* [TASK INSTRUCTIONS] Reproduce exactly the lines of the material beneath, from the line that contains "What FreeCAD Python" to the line that contains "block_bottom_z = backing_top_z", both included, and no other lines.
***** DATASET RECORDS
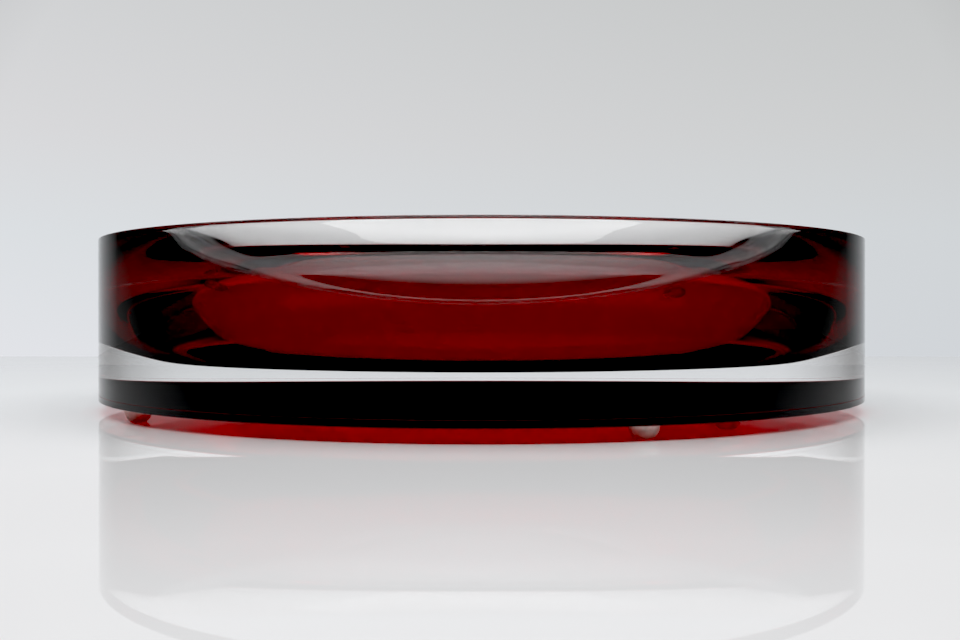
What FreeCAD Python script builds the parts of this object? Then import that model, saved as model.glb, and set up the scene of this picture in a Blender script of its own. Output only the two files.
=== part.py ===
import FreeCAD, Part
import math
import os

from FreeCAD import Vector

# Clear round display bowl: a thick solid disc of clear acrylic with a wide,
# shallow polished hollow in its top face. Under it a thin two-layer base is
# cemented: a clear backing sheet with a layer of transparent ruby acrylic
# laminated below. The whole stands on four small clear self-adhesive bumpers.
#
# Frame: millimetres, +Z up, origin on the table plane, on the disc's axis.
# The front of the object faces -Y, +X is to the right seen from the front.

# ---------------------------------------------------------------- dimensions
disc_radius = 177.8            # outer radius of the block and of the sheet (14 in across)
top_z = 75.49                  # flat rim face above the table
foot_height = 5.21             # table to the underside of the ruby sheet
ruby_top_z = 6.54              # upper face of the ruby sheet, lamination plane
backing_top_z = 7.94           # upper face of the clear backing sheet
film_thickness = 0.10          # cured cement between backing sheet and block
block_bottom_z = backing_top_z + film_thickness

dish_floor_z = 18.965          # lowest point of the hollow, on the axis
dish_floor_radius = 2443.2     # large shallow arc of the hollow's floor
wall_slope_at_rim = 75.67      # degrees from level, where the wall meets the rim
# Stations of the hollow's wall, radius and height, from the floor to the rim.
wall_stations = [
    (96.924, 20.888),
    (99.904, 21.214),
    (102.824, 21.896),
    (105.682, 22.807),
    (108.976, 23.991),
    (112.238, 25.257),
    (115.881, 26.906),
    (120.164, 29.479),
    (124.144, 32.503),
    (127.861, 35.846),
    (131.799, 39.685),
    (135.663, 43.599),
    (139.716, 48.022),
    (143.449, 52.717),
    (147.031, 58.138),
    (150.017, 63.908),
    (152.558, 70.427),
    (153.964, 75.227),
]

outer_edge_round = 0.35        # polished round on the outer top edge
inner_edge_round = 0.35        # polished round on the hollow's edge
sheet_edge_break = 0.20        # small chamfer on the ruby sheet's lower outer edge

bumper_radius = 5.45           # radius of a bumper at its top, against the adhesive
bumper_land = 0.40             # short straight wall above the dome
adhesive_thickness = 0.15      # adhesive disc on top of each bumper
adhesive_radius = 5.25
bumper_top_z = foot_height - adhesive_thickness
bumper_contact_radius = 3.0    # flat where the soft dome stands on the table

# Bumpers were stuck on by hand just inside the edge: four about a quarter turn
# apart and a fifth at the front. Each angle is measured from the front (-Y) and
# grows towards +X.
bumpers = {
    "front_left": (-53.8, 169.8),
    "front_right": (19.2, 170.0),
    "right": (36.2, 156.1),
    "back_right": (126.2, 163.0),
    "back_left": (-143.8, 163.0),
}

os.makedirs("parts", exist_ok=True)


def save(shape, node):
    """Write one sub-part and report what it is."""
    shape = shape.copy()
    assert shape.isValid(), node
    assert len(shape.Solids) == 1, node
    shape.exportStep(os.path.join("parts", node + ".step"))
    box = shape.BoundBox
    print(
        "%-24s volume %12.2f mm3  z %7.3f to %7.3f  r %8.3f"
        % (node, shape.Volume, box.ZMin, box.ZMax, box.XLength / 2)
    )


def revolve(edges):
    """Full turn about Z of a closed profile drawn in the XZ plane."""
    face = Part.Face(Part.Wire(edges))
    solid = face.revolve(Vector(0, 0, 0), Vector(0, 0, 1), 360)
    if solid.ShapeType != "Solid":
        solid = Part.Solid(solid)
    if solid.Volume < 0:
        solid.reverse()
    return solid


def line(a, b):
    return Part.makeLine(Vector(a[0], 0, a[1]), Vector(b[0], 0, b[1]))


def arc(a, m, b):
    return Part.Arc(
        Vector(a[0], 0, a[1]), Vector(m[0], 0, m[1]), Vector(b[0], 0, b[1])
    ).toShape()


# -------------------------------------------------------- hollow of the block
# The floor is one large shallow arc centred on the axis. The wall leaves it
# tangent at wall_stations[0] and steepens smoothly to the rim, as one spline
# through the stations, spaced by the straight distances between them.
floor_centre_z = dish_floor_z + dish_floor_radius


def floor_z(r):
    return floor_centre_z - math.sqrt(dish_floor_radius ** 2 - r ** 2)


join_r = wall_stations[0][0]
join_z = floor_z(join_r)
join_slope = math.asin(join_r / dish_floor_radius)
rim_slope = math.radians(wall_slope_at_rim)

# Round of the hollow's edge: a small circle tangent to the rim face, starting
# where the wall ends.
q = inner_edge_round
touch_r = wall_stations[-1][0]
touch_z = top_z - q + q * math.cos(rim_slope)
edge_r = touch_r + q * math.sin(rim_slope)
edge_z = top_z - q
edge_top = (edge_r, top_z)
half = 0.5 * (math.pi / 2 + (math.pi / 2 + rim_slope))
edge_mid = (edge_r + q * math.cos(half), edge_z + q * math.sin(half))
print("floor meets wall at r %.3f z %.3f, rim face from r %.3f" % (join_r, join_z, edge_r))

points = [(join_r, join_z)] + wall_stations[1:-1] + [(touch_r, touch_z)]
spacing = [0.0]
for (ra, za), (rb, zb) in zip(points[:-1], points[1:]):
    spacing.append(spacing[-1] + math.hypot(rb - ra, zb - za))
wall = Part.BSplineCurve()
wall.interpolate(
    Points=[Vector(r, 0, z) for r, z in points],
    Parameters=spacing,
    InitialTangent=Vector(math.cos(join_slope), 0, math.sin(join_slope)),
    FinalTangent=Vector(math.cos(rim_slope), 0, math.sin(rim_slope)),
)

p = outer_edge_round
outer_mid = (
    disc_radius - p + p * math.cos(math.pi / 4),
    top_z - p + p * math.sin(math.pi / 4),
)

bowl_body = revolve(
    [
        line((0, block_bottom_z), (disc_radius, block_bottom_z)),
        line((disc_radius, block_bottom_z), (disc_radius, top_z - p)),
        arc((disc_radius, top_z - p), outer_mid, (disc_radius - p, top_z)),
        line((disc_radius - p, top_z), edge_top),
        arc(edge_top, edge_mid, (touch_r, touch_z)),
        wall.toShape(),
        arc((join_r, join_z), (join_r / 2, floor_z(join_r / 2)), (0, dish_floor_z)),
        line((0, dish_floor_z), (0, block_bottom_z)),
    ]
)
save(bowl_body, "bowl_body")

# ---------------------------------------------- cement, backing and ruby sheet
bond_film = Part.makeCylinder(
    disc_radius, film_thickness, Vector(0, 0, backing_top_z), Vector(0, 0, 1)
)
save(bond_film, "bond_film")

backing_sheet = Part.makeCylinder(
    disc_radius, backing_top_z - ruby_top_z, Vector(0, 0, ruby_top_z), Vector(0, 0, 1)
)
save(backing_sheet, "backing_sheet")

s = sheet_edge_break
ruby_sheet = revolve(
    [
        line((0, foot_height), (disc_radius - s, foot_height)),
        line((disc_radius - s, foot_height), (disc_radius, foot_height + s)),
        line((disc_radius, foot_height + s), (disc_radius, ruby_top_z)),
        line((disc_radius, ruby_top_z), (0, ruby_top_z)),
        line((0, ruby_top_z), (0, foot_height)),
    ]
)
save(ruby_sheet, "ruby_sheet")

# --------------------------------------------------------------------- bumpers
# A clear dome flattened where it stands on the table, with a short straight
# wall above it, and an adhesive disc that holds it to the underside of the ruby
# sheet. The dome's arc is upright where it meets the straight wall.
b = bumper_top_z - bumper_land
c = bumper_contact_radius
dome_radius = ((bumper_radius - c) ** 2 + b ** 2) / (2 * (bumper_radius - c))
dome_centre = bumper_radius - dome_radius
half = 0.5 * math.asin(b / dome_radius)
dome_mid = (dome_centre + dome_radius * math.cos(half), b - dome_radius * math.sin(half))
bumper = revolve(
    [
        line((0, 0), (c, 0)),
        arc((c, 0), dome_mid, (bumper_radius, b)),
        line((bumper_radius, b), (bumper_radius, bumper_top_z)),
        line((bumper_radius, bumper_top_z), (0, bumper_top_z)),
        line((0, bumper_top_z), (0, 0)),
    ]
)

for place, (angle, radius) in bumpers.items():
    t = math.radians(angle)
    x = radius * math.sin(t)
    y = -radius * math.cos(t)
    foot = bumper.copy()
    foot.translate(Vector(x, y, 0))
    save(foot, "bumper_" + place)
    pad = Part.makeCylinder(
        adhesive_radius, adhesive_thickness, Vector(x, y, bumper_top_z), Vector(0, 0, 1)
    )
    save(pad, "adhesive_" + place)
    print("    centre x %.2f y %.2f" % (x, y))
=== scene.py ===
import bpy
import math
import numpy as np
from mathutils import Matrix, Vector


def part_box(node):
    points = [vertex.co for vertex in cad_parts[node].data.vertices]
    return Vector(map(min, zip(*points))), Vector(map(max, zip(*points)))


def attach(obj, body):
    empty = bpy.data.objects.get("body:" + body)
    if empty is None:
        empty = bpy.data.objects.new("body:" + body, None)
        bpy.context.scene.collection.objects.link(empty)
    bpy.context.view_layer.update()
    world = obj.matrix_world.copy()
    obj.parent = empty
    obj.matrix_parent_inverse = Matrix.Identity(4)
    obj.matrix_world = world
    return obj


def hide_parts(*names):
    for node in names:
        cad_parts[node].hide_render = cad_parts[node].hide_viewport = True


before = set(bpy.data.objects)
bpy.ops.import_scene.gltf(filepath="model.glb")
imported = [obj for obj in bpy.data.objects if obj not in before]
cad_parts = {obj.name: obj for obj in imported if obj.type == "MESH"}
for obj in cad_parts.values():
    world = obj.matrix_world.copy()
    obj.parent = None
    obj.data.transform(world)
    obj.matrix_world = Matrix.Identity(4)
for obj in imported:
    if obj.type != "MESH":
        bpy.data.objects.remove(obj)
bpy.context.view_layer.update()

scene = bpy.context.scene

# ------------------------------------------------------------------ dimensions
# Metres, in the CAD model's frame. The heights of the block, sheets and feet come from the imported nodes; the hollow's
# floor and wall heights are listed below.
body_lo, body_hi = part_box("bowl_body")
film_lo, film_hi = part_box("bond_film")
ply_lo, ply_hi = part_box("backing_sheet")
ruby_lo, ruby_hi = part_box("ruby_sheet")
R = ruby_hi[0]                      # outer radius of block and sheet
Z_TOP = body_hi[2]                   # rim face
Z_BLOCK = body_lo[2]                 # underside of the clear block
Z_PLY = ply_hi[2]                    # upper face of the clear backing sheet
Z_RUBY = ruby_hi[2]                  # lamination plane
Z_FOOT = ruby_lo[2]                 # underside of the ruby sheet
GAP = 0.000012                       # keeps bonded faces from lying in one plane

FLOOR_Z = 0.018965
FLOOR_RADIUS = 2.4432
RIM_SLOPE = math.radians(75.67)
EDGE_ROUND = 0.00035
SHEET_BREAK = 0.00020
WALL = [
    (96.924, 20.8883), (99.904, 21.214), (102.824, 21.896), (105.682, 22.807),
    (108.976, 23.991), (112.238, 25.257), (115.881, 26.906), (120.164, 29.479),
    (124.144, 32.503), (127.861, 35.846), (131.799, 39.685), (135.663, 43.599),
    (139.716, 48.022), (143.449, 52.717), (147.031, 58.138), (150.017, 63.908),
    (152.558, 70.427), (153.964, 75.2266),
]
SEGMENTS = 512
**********
***** DATASET RECORDS
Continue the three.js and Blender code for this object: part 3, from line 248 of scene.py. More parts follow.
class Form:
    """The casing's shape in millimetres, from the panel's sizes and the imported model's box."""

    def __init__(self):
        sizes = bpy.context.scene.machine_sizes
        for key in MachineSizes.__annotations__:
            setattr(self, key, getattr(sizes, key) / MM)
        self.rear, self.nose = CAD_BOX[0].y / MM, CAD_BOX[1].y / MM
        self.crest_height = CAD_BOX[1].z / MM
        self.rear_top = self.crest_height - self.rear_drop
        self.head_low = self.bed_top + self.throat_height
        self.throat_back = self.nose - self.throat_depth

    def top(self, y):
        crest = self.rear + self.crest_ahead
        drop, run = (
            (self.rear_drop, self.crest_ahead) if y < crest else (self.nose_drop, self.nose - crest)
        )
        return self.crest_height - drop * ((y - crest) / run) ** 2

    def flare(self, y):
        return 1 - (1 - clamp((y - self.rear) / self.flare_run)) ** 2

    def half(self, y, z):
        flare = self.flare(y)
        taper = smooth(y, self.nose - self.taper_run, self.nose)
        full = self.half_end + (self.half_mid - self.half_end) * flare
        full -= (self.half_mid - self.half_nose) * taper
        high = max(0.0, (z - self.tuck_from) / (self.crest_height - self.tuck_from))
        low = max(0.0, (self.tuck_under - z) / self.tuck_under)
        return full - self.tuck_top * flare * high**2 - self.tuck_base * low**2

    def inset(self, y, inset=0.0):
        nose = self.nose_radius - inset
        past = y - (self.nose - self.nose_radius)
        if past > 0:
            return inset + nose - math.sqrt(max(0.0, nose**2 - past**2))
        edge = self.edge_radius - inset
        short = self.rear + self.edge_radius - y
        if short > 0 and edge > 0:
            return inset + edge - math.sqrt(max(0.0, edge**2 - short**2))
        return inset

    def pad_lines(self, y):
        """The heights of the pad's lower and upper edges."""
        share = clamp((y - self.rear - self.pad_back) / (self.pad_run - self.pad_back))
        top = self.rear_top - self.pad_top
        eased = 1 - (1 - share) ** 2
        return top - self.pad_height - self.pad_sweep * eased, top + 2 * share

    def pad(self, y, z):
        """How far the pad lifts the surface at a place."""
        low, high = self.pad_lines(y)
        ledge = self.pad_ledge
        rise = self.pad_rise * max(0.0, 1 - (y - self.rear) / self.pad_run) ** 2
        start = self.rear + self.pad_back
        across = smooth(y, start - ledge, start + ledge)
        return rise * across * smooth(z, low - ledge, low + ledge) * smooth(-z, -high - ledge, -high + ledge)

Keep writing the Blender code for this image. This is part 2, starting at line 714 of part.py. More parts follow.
**********
* [RESULT]
What FreeCAD Python script builds the parts of this object? Then import that model, saved as model.glb, and set up the scene of this picture in a Blender script of its own. Output only the two files.
=== part.py ===
import FreeCAD, Part
import math
import os

from FreeCAD import Vector

# Clear round display bowl: a thick solid disc of clear acrylic with a wide,
# shallow polished hollow in its top face. Under it a thin two-layer base is
# cemented: a clear backing sheet with a layer of transparent ruby acrylic
# laminated below. The whole stands on four small clear self-adhesive bumpers.
#
# Frame: millimetres, +Z up, origin on the table plane, on the disc's axis.
# The front of the object faces -Y, +X is to the right seen from the front.

# ---------------------------------------------------------------- dimensions
disc_radius = 177.8            # outer radius of the block and of the sheet (14 in across)
top_z = 75.49                  # flat rim face above the table
foot_height = 5.21             # table to the underside of the ruby sheet
ruby_top_z = 6.54              # upper face of the ruby sheet, lamination plane
backing_top_z = 7.94           # upper face of the clear backing sheet
film_thickness = 0.10          # cured cement between backing sheet and block
block_bottom_z = backing_top_z + film_thickness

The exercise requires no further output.